Every line below that holds the string "joints" should be copied out.

--- Start of Source records ---

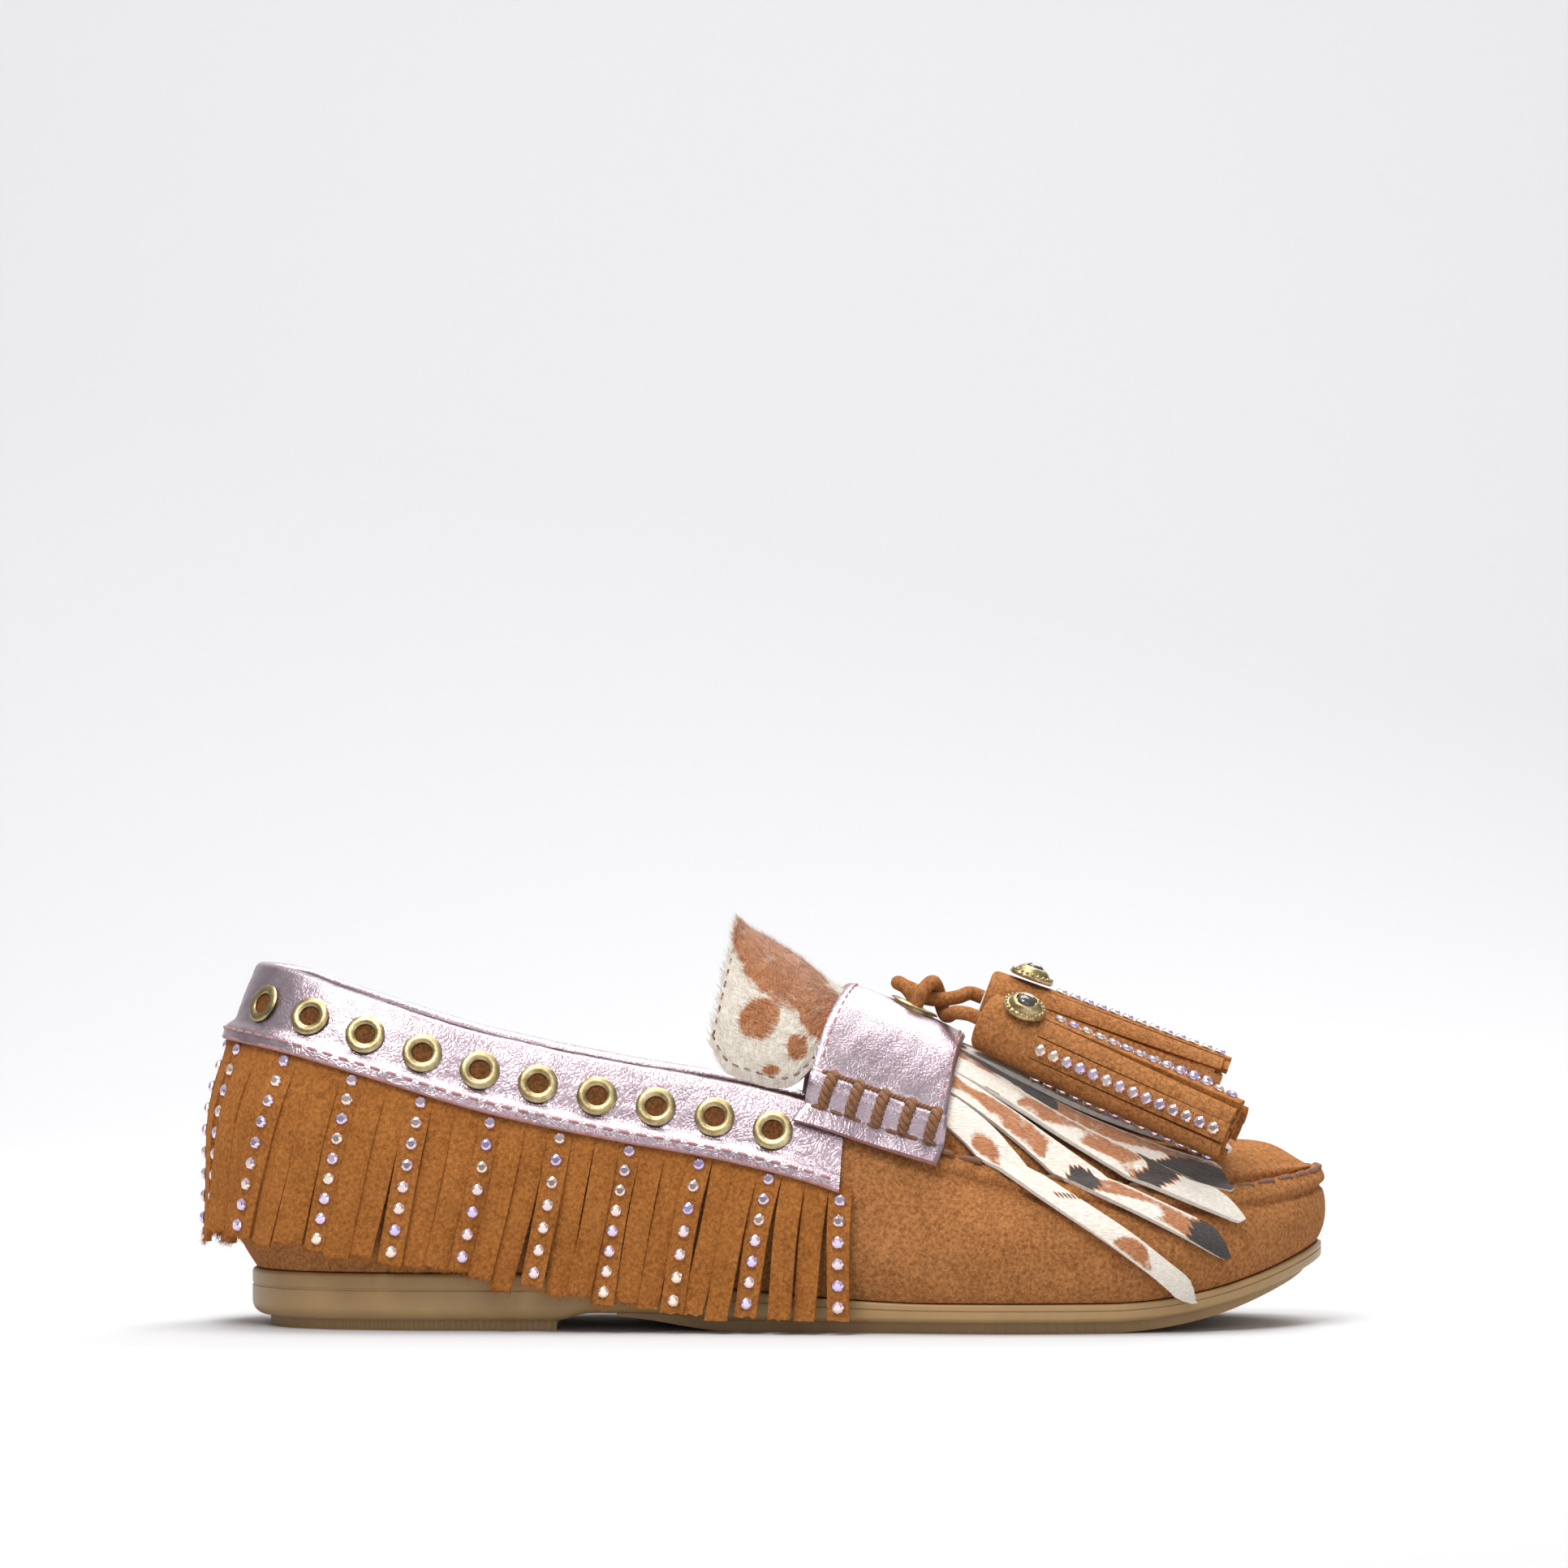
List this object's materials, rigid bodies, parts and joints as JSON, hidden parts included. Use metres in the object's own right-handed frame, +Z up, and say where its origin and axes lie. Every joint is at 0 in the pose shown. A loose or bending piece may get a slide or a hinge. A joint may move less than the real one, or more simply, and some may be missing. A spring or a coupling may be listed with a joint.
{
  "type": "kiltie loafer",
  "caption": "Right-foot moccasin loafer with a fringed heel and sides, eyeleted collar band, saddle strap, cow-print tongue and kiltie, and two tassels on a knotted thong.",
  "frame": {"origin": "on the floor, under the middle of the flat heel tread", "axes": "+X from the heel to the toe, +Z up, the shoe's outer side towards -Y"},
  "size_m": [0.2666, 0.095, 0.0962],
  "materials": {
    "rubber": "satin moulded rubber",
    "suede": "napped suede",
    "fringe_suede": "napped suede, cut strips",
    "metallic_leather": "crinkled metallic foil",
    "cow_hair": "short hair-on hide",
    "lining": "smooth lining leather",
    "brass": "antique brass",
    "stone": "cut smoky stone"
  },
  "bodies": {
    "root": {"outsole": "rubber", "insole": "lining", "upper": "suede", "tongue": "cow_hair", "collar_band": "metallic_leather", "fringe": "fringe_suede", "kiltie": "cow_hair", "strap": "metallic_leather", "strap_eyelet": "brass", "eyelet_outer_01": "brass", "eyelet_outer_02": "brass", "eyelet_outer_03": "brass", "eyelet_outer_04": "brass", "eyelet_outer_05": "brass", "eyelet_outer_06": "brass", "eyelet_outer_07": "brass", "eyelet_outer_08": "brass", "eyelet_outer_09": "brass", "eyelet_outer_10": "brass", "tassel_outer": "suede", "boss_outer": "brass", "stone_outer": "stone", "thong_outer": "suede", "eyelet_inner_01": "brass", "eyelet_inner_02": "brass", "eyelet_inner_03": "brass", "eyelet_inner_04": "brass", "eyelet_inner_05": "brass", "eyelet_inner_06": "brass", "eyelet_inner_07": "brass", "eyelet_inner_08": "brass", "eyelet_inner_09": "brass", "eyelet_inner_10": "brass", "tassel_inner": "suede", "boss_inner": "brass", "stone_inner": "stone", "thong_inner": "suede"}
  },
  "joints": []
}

--- End of Source records ---
--- Start of Source records ---

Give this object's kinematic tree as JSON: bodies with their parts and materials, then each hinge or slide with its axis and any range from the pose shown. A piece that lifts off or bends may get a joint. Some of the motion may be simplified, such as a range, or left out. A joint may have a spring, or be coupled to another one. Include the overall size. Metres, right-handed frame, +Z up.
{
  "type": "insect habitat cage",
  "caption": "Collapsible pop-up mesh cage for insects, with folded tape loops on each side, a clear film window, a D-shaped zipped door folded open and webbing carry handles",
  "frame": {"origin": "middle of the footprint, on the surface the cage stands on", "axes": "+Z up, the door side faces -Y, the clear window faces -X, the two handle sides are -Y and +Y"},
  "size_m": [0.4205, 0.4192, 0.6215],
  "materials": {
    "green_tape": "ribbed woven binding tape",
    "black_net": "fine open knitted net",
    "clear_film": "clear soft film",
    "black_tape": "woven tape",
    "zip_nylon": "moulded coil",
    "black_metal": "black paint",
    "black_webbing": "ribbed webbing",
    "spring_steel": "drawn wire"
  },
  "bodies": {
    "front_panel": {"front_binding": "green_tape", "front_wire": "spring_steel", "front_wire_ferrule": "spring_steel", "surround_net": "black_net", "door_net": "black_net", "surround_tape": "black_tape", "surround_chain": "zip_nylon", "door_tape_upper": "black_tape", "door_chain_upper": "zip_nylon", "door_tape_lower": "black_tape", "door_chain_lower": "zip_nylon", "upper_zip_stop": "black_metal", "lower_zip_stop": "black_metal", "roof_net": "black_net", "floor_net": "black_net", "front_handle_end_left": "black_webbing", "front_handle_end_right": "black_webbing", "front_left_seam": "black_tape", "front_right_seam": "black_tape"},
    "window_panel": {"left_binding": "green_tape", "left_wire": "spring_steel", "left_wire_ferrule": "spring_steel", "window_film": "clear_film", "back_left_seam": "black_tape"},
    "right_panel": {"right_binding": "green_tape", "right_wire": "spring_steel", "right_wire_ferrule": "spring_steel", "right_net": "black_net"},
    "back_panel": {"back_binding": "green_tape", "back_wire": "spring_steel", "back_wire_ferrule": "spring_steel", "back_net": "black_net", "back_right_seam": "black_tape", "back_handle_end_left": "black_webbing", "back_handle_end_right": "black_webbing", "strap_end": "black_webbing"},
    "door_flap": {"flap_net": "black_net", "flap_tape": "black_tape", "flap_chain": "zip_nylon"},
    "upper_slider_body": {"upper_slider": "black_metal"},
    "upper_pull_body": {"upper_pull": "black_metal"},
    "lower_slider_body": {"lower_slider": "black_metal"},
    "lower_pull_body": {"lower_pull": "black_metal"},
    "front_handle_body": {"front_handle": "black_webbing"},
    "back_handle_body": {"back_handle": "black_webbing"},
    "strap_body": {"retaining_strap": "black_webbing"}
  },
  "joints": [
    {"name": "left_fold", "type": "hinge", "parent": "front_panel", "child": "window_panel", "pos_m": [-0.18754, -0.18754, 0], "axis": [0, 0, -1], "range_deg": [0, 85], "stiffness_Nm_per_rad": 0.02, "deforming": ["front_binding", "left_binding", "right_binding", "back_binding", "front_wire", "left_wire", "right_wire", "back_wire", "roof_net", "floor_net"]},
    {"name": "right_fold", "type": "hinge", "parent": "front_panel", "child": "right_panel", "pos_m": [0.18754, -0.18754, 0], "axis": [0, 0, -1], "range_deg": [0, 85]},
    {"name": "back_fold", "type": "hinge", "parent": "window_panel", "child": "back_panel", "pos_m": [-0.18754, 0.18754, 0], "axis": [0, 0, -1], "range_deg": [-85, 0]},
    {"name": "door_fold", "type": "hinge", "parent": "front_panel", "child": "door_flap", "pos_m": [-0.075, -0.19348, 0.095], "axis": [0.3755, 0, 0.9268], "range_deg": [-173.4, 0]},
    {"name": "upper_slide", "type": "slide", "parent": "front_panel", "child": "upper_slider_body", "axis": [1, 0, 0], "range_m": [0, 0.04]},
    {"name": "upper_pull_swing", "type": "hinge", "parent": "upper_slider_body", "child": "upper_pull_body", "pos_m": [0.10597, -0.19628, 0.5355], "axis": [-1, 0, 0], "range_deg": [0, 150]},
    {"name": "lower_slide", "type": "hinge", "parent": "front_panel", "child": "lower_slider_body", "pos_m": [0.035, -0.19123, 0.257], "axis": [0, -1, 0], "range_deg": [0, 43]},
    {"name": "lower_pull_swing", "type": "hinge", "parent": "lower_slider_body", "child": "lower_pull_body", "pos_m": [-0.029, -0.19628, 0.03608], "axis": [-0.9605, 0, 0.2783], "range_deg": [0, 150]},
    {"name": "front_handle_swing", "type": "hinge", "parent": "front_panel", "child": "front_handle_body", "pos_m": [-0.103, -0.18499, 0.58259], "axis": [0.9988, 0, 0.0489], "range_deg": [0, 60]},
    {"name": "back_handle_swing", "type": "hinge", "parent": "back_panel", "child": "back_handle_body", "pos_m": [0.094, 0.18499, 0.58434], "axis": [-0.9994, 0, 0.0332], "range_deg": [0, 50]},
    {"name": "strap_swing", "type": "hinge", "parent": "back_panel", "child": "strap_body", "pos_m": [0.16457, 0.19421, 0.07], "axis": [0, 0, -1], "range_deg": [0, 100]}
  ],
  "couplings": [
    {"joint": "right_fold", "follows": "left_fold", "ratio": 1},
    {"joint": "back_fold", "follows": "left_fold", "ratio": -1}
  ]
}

--- End of Source records ---
--- Start of Source records ---

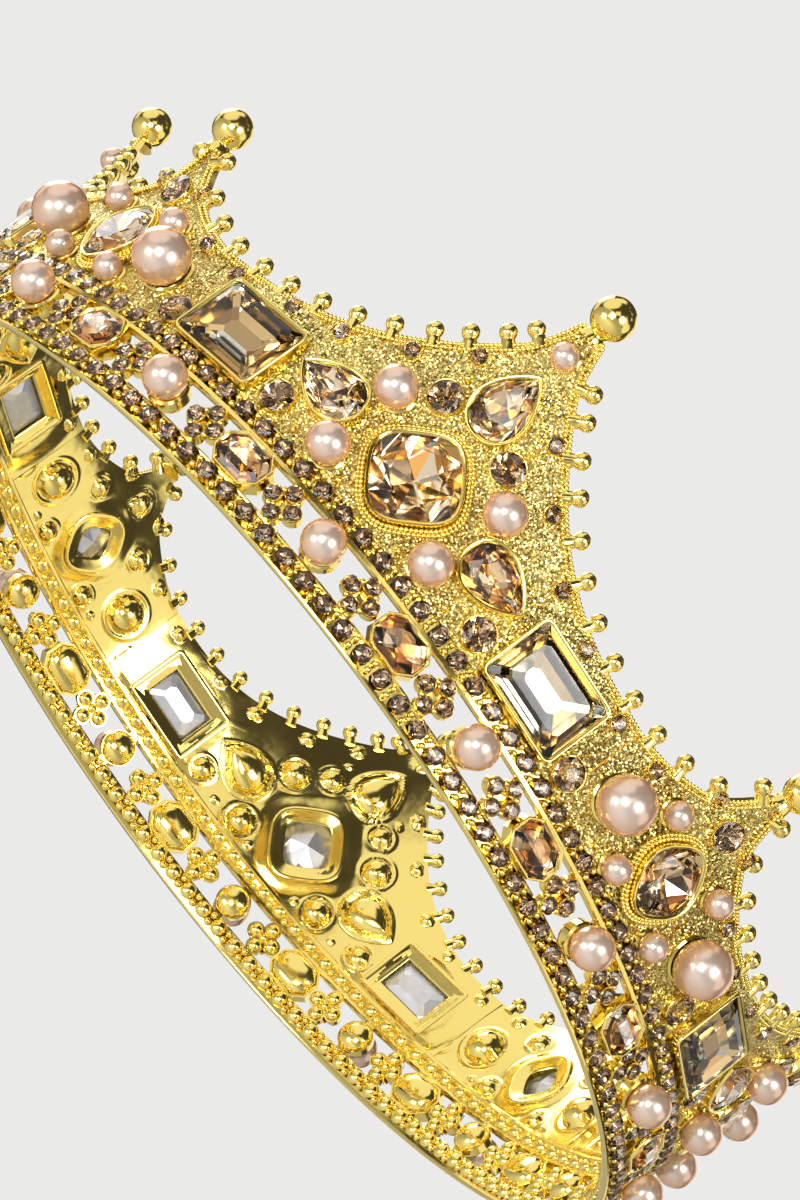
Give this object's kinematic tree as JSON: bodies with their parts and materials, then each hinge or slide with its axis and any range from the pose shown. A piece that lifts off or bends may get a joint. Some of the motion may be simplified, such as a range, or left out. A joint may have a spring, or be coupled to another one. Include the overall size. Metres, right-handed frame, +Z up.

--- End of Source records ---

▸ Task response:
List this object's materials, rigid bodies, parts and joints as JSON, hidden parts included. Use metres in the object's own right-handed frame, +Z up, and say where its origin and axes lie. Every joint is at 0 in the pose shown. A loose or bending piece may get a slide or a hinge. A joint may move less than the real one, or more simply, and some may be missing. A spring or a coupling may be listed with a joint.
  "joints": []
  "joints": [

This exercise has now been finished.